Notre problème national est donc de combiner notre passé européen, notre sécurité positive, matérielle, avec les conditions de l'ordre nouveau que vous avez si noblement formulé, parce que cet ordre nouveau devra toujours s'appuyer sur une force quelconque dont la France sera, en définitive, la sentinelle la plus avancée et la plus exposée.

Nous croyons fermement avec vous, Monsieur le Président, et permettez-moi d'ajouter sincère et grand ami, qu'un nouvel ordre mondial, et peut être une harmonie mondiale sont possibles, où la Patrie Française sera enfin libérée du cauchemar de l'invasion, la Patrie Française pour laquelle près de quatorze cent milles hommes viennent encore de donner leur vie !

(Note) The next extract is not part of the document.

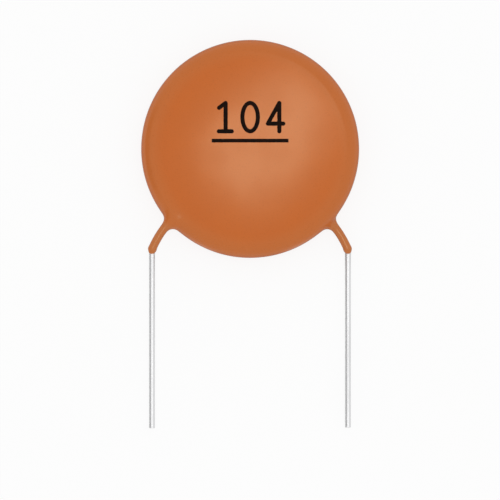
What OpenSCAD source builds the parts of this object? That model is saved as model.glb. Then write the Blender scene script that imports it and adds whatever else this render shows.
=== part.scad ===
// Ceramic disc capacitor with two straight radial leads, lying on its rear face.
// Millimetres. Z runs along the disc axis, X along the lead pitch and the leads point to -Y.
// The origin is on the disc axis, in the plane of the rear face.

/* [Coating] */
// Diameter of the coated disc
body_d = 16.7; // [14:0.1:20]
// Diameter of the flat in the middle of each face
land_d = 6; // [4:0.1:11]
// Radius of the rounded rim
rim_r = 1.1; // [0.8:0.05:1.3]
// Resin outside the edge of the ceramic disc
rim_resin = 1.05; // [0.5:0.05:1.5]
// Resin over the solder joints, which sets how thick the body is
joint_resin = 0.43; // [0.3:0.01:1]
// Resin skin on the wires where they leave the body
tail_skin = 0.085; // [0.05:0.005:0.15]
// How much the drop at the end of each tail swells past the tail, in radius
drop_swell = 0.02; // [0.02:0.01:0.1]
// Height of the ends of the tails over the lowest point of the rim
tail_rise = 0.3; // [0:0.05:0.8]
// Radius of the fillet on the outer side of each tail
outer_fillet_r = 0.47; // [0.35:0.01:0.7]
// Radius of the fillet in the notch between each tail and the rim
inner_fillet_r = 0.62; // [0.4:0.01:0.8]

/* [Leads] */
// Distance between the two leads
pitch = 15; // [13.5:0.5:17]
// Diameter of the wire
wire_d = 0.45; // [0.4:0.05:0.7]
// Free length of each lead, below the coating
lead_len = 13.3; // [5:0.1:35]
// Angle between the inner leg and the free lead
splay_angle = 38; // [30:1:45]
// Part of that angle that is pressed in as a tight kink at the end of the tail
kink_angle = 25; // [15:1:28]
// Inside radius of the kink in the wire
kink_inside_r = 0.275; // [0.2:0.005:0.6]
// Straight wire between the kink and the bow
kink_run = 0.2; // [0.1:0.05:0.5]
// Radius of the gentle bow between the kink and the inner leg
bow_r = 7.5; // [4:0.1:10]
// Length of wire that lies over the electrode
seat_len = 5; // [4.6:0.1:6]

/* [Element] */
// Thickness of the ceramic disc
ceramic_t = 0.6; // [0.3:0.05:1.3]
// Bevel on the edges of the ceramic disc
ceramic_bevel = 0.1; // [0.05:0.01:0.12]
// Bare ceramic round the edge of each electrode
electrode_margin = 0.5; // [0.2:0.05:1]
// Thickness of the fired silver
electrode_t = 0.02; // [0.01:0.005:0.05]
// Solder under the wire
solder_film = 0.03; // [0.02:0.005:0.1]
// Solder over the wire at the middle of the joint
solder_cover = 0.27; // [0.1:0.01:0.4]
// Length of each solder joint
solder_len = 4.2; // [3:0.1:4.4]
// Distance from the edge of the electrode to the joint
solder_setback = 0.4; // [0.2:0.05:0.6]

/* [Hidden] */
$fn = 64;
// Facets of the large circle that the shoulders are cut from
shoulder_facets = 360;

RESIN = [0.77, 0.41, 0.2];
CERAMIC = [0.72, 0.62, 0.48];
SILVER = [0.82, 0.82, 0.8];
SOLDER = [0.6, 0.61, 0.63];
TINNED = [0.86, 0.87, 0.88];

wire_r = wire_d / 2;
tail_r = wire_r + tail_skin;
drop_r = tail_r + drop_swell;
kink_r = kink_inside_r + wire_r;

// Section of the body: flat, shoulder arc and rim arc, each tangent to the next
solder_h = solder_film + wire_d + solder_cover;
body_t = ceramic_t + 2 * (electrode_t + solder_h + joint_resin);
body_r = body_d / 2;
half_t = body_t / 2;
rim_x = body_r - rim_r;
land_r = land_d / 2;
shoulder_r = (pow(rim_x - land_r, 2) + half_t * half_t - rim_r * rim_r) / (2 * (half_t - rim_r));
shoulder_end_x = rim_x + rim_r * (rim_x - land_r) / (shoulder_r - rim_r);

// Element, and the heights of its stack over the resting plane
ceramic_r = body_r - rim_resin;
electrode_r = ceramic_r - electrode_margin;
ceramic_rear_z = half_t - ceramic_t / 2;
ceramic_front_z = ceramic_rear_z + ceramic_t;
// Height of a wire's axis over the silver that it is soldered to
wire_lift = solder_film + wire_r;

// Left lead in plan: up from the tip, through the kink and the bow to the straight inner leg
tip_y = tail_rise - body_r - lead_len;
kink_y = tail_rise - body_r + drop_r;
bow_start_x = kink_r * (1 - cos(kink_angle)) + kink_run * sin(kink_angle) - pitch / 2;
bow_start_y = kink_y + kink_r * sin(kink_angle) + kink_run * cos(kink_angle);
bow_end_x = bow_start_x + bow_r * (cos(kink_angle) - cos(splay_angle));
bow_end_y = bow_start_y + bow_r * (sin(splay_angle) - sin(kink_angle));
// The disc axis seen from the leg: how far to its right, and how far ahead of the leg's start
leg_offset = bow_end_y * sin(splay_angle) - bow_end_x * cos(splay_angle);
leg_reach = -bow_end_x * sin(splay_angle) - bow_end_y * cos(splay_angle);
seat_start = leg_reach - sqrt(electrode_r * electrode_r - leg_offset * leg_offset);
leg_len = seat_start + seat_len;

// How much the solder bead is drawn in between its round ends, in radius
bead_waist = 0.01;

// Fillet webs between the tails and the rim
web_inset = 0.05;
web_r = tail_r - web_inset;
web_bite = 0.04;
web_root = 1;
web_lean = 25;

// How far a bend's ends reach into the straight runs, and how much thinner its bar is, in radius
bend_lap = 0.02;
bend_thinning = 0.005;
// Each bend: the straight run before it, the radius of the turn to the right and its angle
TAIL_BENDS = [[0, kink_r, kink_angle], [kink_run, bow_r, splay_angle - kink_angle]];
WIRE_BENDS = [[kink_y - tip_y, kink_r, kink_angle], [kink_run, bow_r, splay_angle - kink_angle]];

// Part of a ring of round bar, about Z, from one angle to another
module ring_arc(ring_r, bar_r, from, to) {
    rotate([0, 0, from]) rotate_extrude(angle = to - from) translate([ring_r, 0]) circle(r = bar_r);
}

// Round bar that starts at the origin along +Y, follows the bends and ends in a straight run.
// The bar is drawn a little thinner in a bend, whose ends are buried in the straight runs.
module bent_bar(bar_r, bends, last_run, step = 0) {
    run = step < len(bends) ? bends[step][0] : last_run;
    before = step > 0 ? bend_lap : 0;
    after = step < len(bends) ? bend_lap : 0;
    if (run > 0) translate([0, -before, 0]) rotate([-90, 0, 0]) cylinder(h = before + run + after, r = bar_r);
    if (step < len(bends)) {
        turn_r = bends[step][1];
        turn = bends[step][2];
        translate([turn_r, run, 0]) {
            ring_arc(turn_r, bar_r - bend_thinning, 180 - turn, 180);
            rotate([0, 0, -turn]) translate([-turn_r, 0, 0]) bent_bar(bar_r, bends, last_run, step + 1);
        }
    }
}

// Children stand in the frame of the left inner leg: +Y inward along it, the disc axis to the right
module on_leg() {
    translate([bow_end_x, bow_end_y, 0]) rotate([0, 0, -splay_angle]) translate([0, leg_reach, 0]) children();
}

// Children drawn on a face of the ceramic, with the left lead's layout, stand on the front face
module at_front() {
    translate([0, 0, ceramic_front_z]) children();
}

// The same, turned over about the Y axis, for the rear face and the right lead
module at_rear() {
    translate([0, 0, ceramic_rear_z]) rotate([0, 180, 0]) children();
}

module wire() {
    translate([-pitch / 2, tip_y, electrode_t + wire_lift]) bent_bar(wire_r, WIRE_BENDS, leg_len);
}

// Half-round bead along the leg, drawn from the face of the ceramic
module bead() {
    bead_r = electrode_t + solder_h;
    middle = seat_start + solder_setback + solder_len / 2 - leg_reach;
    end_y = solder_len / 2 - bead_r;
    on_leg() translate([0, middle, 0]) rotate([90, 0, 0]) rotate_extrude(angle = 180) intersection() {
        union() {
            for (side = [-1, 1]) translate([0, side * end_y]) circle(r = bead_r);
            translate([0, -end_y]) square([bead_r - bead_waist, 2 * end_y]);
        }
        translate([0, -solder_len / 2]) square([bead_r, solder_len]);
    }
}

// Solder on the silver and round the wire
module solder_joint() {
    difference() {
        bead();
        electrode();
        wire();
    }
}

// Web with a round concave edge on one side of a tail, -1 outside and 1 in the notch.
// It leans about the tail's axis, from the height of the wire towards the widest part of the rim.
module web(side, fillet_r) {
    x = side * (tail_r + fillet_r - web_bite);
    from_axis = x * cos(web_lean) - leg_offset;
    y = -sqrt(pow(body_r + fillet_r - web_bite, 2) - from_axis * from_axis);
    edge_r = fillet_r + web_r;
    to_rim = atan2(-y, -from_axis * cos(web_lean));
    to_tail = side > 0 ? 180 : 0;
    root = fillet_r + web_root;
    rotate([0, side * web_lean, 0]) translate([x, y, 0]) {
        ring_arc(edge_r, web_r, min(to_rim, to_tail), max(to_rim, to_tail));
        linear_extrude(height = 2 * (web_r - web_inset), center = true) difference() {
            polygon([[0, 0], [-x, 0], [-x, root * sin(to_rim)], root * [cos(to_rim), sin(to_rim)]]);
            circle(r = edge_r);
        }
    }
}

// Resin tail round one wire, with its webs and the drop at its end
module tail() {
    translate([0, 0, electrode_t + wire_lift]) {
        translate([-pitch / 2, kink_y, 0]) {
            bent_bar(tail_r, TAIL_BENDS, leg_reach - rim_x);
            sphere(r = drop_r);
        }
        on_leg() {
            web(-1, outer_fillet_r);
            web(1, inner_fillet_r);
        }
    }
}

// Upper half of the body's section
module half_section() {
    square([land_r, half_t]);
    translate([land_r, 0]) intersection() {
        square([shoulder_end_x - land_r, body_t]);
        translate([0, half_t - shoulder_r]) circle(r = shoulder_r, $fn = shoulder_facets);
    }
    intersection() {
        translate([shoulder_end_x, 0]) square([body_r, rim_r]);
        translate([rim_x, 0]) circle(r = rim_r);
    }
}

// Room for the element in the resin. The electrodes go with the ceramic between them, and each
// bead with the silver and the wire in it, so no two of these shapes only touch.
module cavity() {
    ceramic_disc();
    translate([0, 0, half_t]) cylinder(h = ceramic_t + 2 * electrode_t, r = electrode_r, center = true);
    at_front() bead();
    at_rear() bead();
    left_lead();
    right_lead();
}

module coating() {
    color(RESIN) difference() {
        union() {
            translate([0, 0, half_t]) rotate_extrude() {
                half_section();
                mirror([0, 1]) half_section();
            }
            at_front() tail();
            at_rear() tail();
        }
        cavity();
    }
}

module ceramic_disc() {
    bevel = ceramic_bevel;
    color(CERAMIC) translate([0, 0, ceramic_rear_z]) rotate_extrude()
        polygon([[0, 0], [ceramic_r - bevel, 0], [ceramic_r, bevel], [ceramic_r, ceramic_t - bevel],
                 [ceramic_r - bevel, ceramic_t], [0, ceramic_t]]);
}

module electrode() {
    cylinder(h = electrode_t, r = electrode_r);
}

module front_electrode() {
    color(SILVER) at_front() electrode();
}

module rear_electrode() {
    color(SILVER) at_rear() electrode();
}

module front_solder() {
    color(SOLDER) at_front() solder_joint();
}

module rear_solder() {
    color(SOLDER) at_rear() solder_joint();
}

module left_lead() {
    color(TINNED) at_front() wire();
}

module right_lead() {
    color(TINNED) at_rear() wire();
}

coating();
ceramic_disc();
front_electrode();
rear_electrode();
front_solder();
rear_solder();
left_lead();
right_lead();
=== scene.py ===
"""Looks of a ceramic disc capacitor: resin skin, tinned wires, printed value code and stage."""

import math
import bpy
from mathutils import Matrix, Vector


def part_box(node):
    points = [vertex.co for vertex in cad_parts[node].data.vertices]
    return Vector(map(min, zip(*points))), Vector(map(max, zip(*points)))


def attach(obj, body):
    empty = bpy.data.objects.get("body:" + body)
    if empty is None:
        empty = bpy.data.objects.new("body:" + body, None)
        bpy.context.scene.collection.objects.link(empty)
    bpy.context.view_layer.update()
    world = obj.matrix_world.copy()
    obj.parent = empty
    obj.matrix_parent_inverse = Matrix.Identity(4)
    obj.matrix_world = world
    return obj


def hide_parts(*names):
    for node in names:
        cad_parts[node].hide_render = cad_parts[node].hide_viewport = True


bl_info = {
    "name": "Ceramic Disc Capacitor",
    "version": (1, 0, 0),
    "blender": (4, 5, 0),
    "location": "3D View > Sidebar > Capacitor",
    "description": "Dresses the solid model of a dipped ceramic disc capacitor and sets its stage",
    "category": "Add Mesh",
}

import bpy
from mathutils import Matrix, Vector

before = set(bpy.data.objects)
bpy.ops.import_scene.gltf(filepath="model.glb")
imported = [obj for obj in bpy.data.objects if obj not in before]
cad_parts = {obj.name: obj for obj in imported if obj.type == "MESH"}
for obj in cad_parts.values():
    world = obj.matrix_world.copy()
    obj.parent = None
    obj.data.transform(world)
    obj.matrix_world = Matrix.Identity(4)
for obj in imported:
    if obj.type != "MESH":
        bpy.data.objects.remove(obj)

MM = 0.001

COAT_LOW, COAT_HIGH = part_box("coating")
LEAD_LOW, LEAD_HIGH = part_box("left_lead")
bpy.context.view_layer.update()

# The left lead lies on the front of the ceramic. The right one is the same, turned half a turn
# about the Y axis through the middle of the body.
BODY_T = COAT_HIGH.z
WIRE_R = (LEAD_HIGH.z - LEAD_LOW.z) / 2
WIRE_Z = LEAD_LOW.z + WIRE_R
WIRE_X = LEAD_LOW.x + WIRE_R


# ---------------------------------------------------------------- sizes and colours


def length(name, description, default):
    """A size in metres, with its default given in millimetres."""
    return bpy.props.FloatProperty(
        name=name, description=description, default=default * MM, unit="LENGTH", precision=6
    )


def angle(name, description, default):
    """An angle in radians, with its default given in degrees."""
    return bpy.props.FloatProperty(
        name=name, description=description, default=math.radians(default), unit="ROTATION"
    )


def colour(name, description, default):
    """A linear colour."""
    return bpy.props.FloatVectorProperty(
        name=name, description=description, default=default, subtype="COLOR", size=3, min=0, max=1
    )


def share(name, description, default, top=1.0):
    """A plain number from nought to top."""
    return bpy.props.FloatProperty(
        name=name, description=description, default=default, min=0, max=top
    )


class CapacitorCoat(bpy.types.PropertyGroup):
    """Sizes of the dipped resin coat."""

    land_r: length("Land radius", "Radius of the flat in the middle of each face", 1.5)
    rim_r: length("Rim radius", "Radius of the rounded rim", 1.1)
    tail_r: length("Tail radius", "Radius of the resin tail round each wire", 0.32)
    drop_r: length("Drop radius", "Radius of the drop at the end of each tail", 0.3)
    drop_aside: length("Drop aside", "How far each drop lies inward of its wire's axis", 0.04)
    tail_rise: length("Tail rise", "Height of the drops' lowest points over that of the rim", 0.39)
    outer_fillet: length("Outer fillet", "Fillet on the outer side of each tail", 0.62)
    inner_fillet: length("Inner fillet", "Fillet in the notch between each tail and the rim", 0.85)
    meniscus: length("Meniscus", "Length of the resin that creeps down each wire", 0.09)
    waviness: length("Waviness", "Depth of the slow waves in the dipped surface", 0.016)
    voxel: length("Voxel", "Grid spacing at which the skin is formed", 0.09)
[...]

C'est avec cet espoir que nous nous engagerons franchement dans la sublime croisade que vous êtes venu entreprendre sur le sol dévasté de la vieille Europe, où la haine et la discorde hurlent encore après que le canon s'est tu, et où l'anarchie fait déjà chanceler sur elle-même une vaste portion de l'humanité !

La tâche est gigantesque, mais elle est digne de votre Pays habitué aux grandes entreprises, du nôtre, vieil ouvrier de la civilisation occidentale, et de vous, Monsieur le Président, de votre grand coeur et de votre haute intelligence que nous saluons d'un joyeux espoir et d'une ardente acclamation !

Adress of the President of the french senate, at the lunch offered by the Senate, to president Wilson (EN)

Mr Président,

My collegues and myself thank you for having been so good as to accept our invitation and give us some hours of a time which we know to be devoted to high meditations and important negociations upon which the fate of the peoples depend.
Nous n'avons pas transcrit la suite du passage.